▽

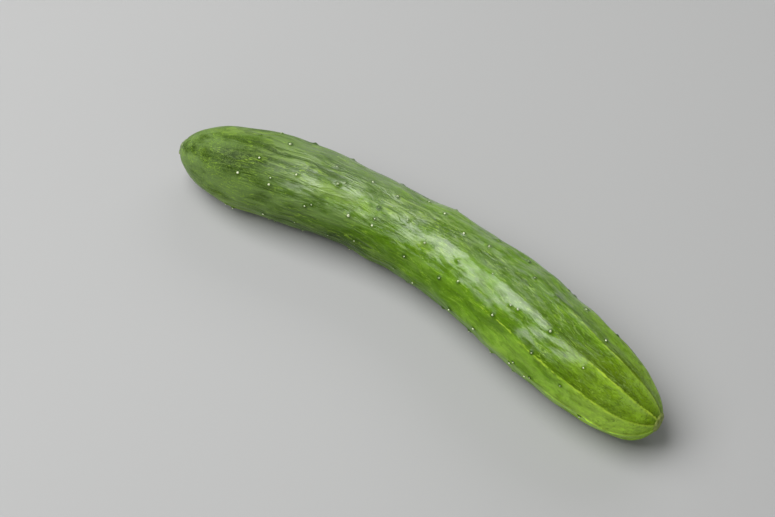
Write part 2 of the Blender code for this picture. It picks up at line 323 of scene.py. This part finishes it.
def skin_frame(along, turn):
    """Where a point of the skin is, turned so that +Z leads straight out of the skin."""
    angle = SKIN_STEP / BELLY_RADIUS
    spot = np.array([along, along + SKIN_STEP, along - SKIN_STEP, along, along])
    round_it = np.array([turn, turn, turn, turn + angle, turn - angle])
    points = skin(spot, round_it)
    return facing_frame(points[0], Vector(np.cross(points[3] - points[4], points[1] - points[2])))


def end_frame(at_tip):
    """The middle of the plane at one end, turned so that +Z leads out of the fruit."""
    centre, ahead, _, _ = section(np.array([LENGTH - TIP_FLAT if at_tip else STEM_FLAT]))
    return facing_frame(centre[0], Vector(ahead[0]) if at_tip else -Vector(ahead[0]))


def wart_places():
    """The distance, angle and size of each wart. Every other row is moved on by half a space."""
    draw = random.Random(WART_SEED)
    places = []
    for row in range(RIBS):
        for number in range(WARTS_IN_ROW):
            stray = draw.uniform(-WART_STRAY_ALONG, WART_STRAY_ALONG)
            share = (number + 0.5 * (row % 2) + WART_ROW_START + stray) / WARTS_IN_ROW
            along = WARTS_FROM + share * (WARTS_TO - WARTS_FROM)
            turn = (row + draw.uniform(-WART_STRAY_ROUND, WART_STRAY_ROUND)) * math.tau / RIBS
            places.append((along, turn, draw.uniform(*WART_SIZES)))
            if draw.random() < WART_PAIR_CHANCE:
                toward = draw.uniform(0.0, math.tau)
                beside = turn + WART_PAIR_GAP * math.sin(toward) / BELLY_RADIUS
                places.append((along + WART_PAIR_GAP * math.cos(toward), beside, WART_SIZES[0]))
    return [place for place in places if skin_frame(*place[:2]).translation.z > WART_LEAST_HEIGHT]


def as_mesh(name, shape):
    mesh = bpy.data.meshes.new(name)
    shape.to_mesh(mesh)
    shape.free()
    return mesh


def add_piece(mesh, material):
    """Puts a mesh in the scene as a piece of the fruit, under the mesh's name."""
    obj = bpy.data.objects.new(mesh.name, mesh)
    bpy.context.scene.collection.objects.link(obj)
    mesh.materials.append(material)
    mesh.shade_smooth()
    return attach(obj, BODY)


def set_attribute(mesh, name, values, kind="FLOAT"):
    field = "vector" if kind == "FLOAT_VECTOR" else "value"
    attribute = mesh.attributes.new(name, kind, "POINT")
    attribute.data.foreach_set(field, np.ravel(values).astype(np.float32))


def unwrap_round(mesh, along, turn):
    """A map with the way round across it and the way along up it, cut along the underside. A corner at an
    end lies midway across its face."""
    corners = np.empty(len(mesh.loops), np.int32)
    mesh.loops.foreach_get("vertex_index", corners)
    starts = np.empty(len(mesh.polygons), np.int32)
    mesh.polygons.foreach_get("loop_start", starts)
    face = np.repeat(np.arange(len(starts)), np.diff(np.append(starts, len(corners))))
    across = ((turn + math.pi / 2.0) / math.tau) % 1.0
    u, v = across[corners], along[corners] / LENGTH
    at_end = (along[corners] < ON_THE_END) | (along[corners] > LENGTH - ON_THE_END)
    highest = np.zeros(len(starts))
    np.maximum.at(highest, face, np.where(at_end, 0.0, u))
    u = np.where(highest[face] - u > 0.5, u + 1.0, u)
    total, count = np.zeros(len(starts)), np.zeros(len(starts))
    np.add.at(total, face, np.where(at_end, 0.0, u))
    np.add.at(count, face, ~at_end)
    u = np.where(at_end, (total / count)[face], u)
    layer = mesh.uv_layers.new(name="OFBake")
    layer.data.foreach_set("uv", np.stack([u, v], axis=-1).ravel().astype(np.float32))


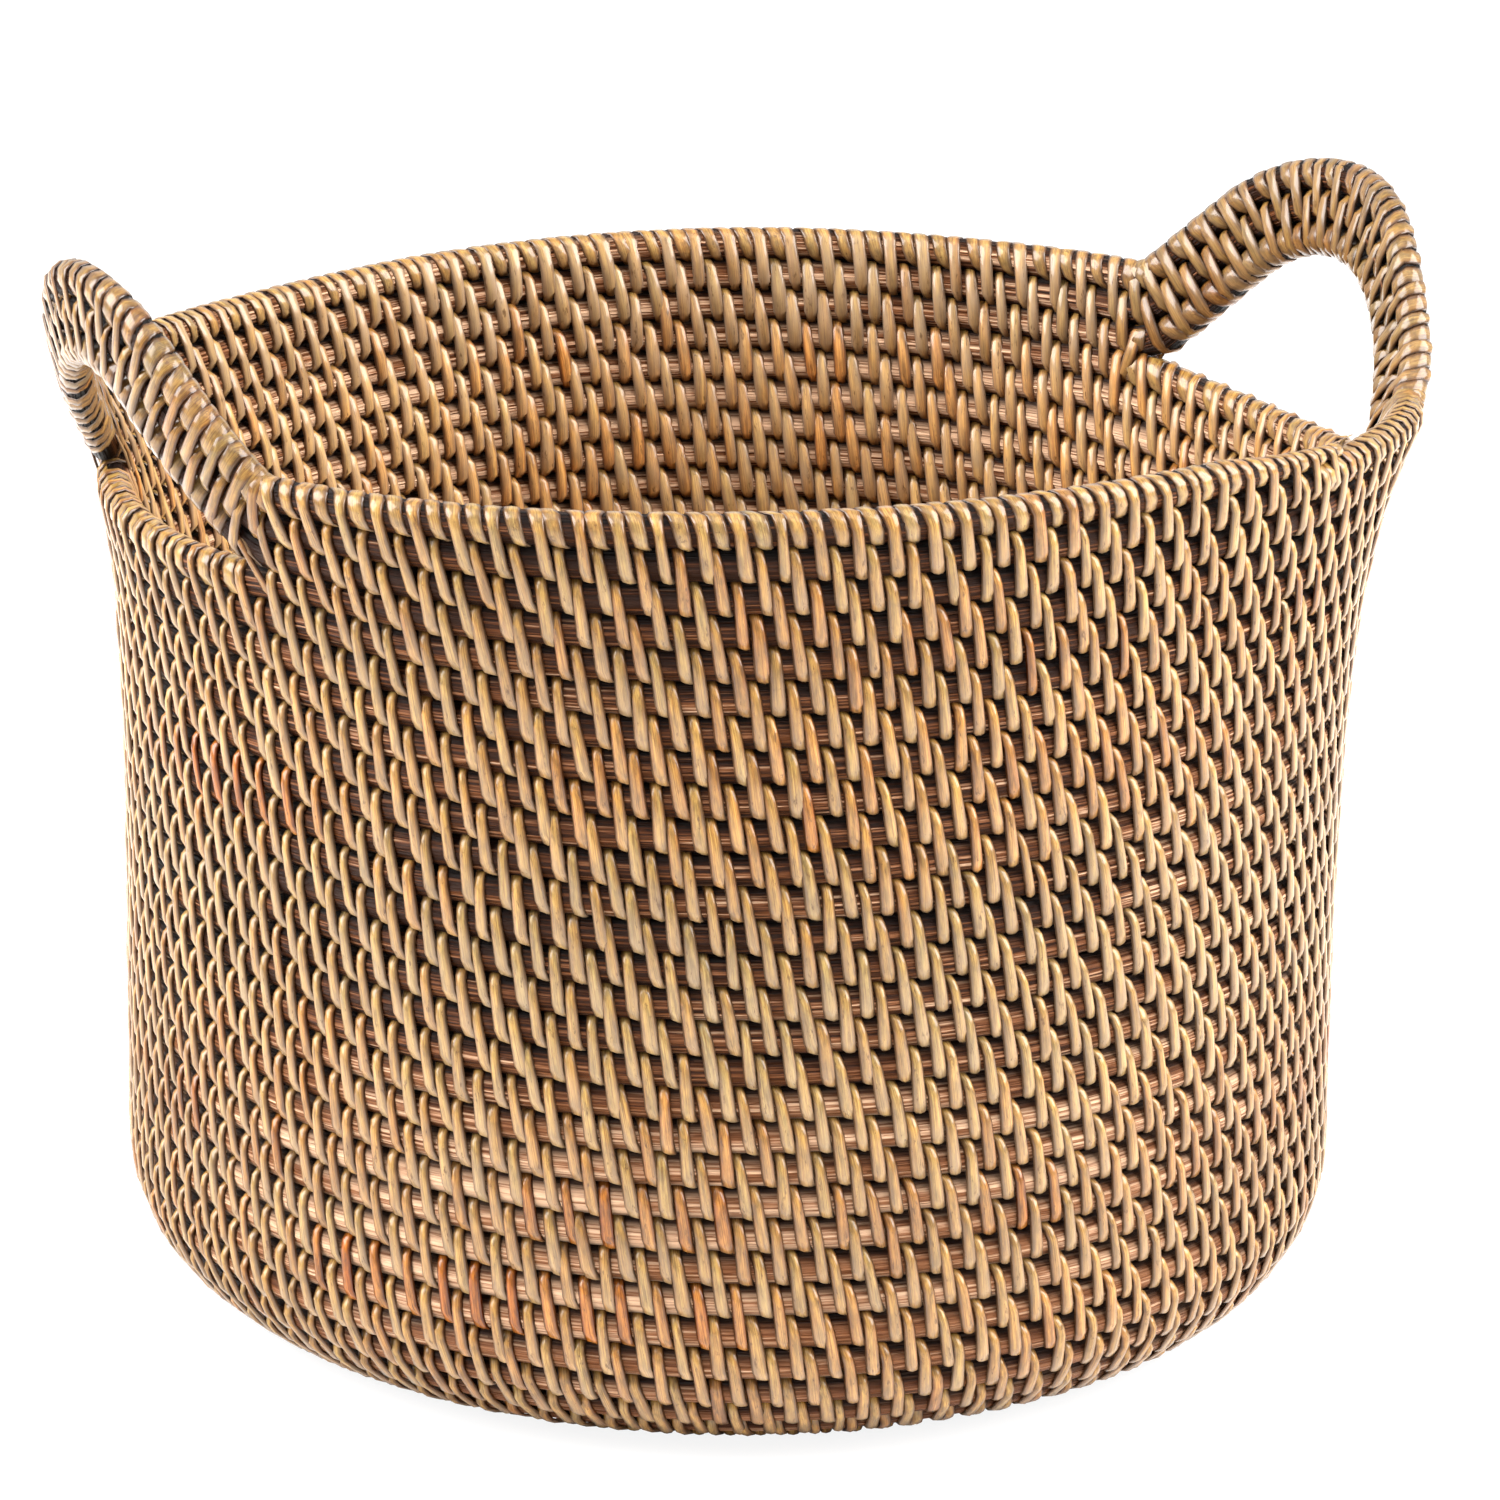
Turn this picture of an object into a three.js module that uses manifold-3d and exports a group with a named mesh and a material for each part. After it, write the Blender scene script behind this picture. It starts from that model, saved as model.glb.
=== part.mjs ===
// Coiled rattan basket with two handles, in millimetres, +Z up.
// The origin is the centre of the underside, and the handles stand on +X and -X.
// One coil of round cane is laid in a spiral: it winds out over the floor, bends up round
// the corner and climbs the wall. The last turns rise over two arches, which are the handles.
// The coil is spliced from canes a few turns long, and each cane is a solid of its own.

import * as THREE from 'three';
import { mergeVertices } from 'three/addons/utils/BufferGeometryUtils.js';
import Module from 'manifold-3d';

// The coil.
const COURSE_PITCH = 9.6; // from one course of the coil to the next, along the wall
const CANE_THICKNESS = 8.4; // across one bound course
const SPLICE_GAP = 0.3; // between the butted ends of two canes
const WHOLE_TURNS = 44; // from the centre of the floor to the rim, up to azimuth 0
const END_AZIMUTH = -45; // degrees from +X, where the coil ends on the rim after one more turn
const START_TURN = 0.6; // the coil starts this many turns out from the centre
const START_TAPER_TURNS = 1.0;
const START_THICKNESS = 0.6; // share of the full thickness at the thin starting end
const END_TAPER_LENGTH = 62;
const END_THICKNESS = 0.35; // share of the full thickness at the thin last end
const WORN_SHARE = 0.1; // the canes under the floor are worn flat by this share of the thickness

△

What is needed:
Quote the records above exactly, from the first line through the line containing "return [place for", and nothing more.

The answer:
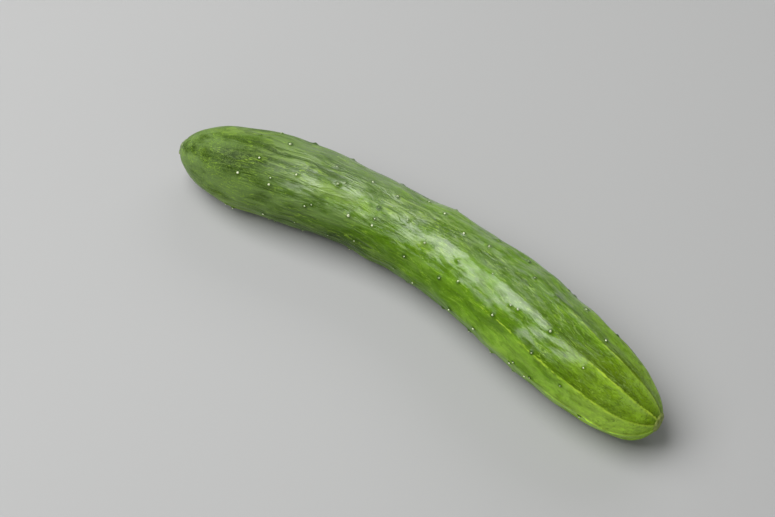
Write part 2 of the Blender code for this picture. It picks up at line 323 of scene.py. This part finishes it.
def skin_frame(along, turn):
    """Where a point of the skin is, turned so that +Z leads straight out of the skin."""
    angle = SKIN_STEP / BELLY_RADIUS
    spot = np.array([along, along + SKIN_STEP, along - SKIN_STEP, along, along])
    round_it = np.array([turn, turn, turn, turn + angle, turn - angle])
    points = skin(spot, round_it)
    return facing_frame(points[0], Vector(np.cross(points[3] - points[4], points[1] - points[2])))


def end_frame(at_tip):
    """The middle of the plane at one end, turned so that +Z leads out of the fruit."""
    centre, ahead, _, _ = section(np.array([LENGTH - TIP_FLAT if at_tip else STEM_FLAT]))
    return facing_frame(centre[0], Vector(ahead[0]) if at_tip else -Vector(ahead[0]))


def wart_places():
    """The distance, angle and size of each wart. Every other row is moved on by half a space."""
    draw = random.Random(WART_SEED)
    places = []
    for row in range(RIBS):
        for number in range(WARTS_IN_ROW):
            stray = draw.uniform(-WART_STRAY_ALONG, WART_STRAY_ALONG)
            share = (number + 0.5 * (row % 2) + WART_ROW_START + stray) / WARTS_IN_ROW
            along = WARTS_FROM + share * (WARTS_TO - WARTS_FROM)
            turn = (row + draw.uniform(-WART_STRAY_ROUND, WART_STRAY_ROUND)) * math.tau / RIBS
            places.append((along, turn, draw.uniform(*WART_SIZES)))
            if draw.random() < WART_PAIR_CHANCE:
                toward = draw.uniform(0.0, math.tau)
                beside = turn + WART_PAIR_GAP * math.sin(toward) / BELLY_RADIUS
                places.append((along + WART_PAIR_GAP * math.cos(toward), beside, WART_SIZES[0]))
    return [place for place in places if skin_frame(*place[:2]).translation.z > WART_LEAST_HEIGHT]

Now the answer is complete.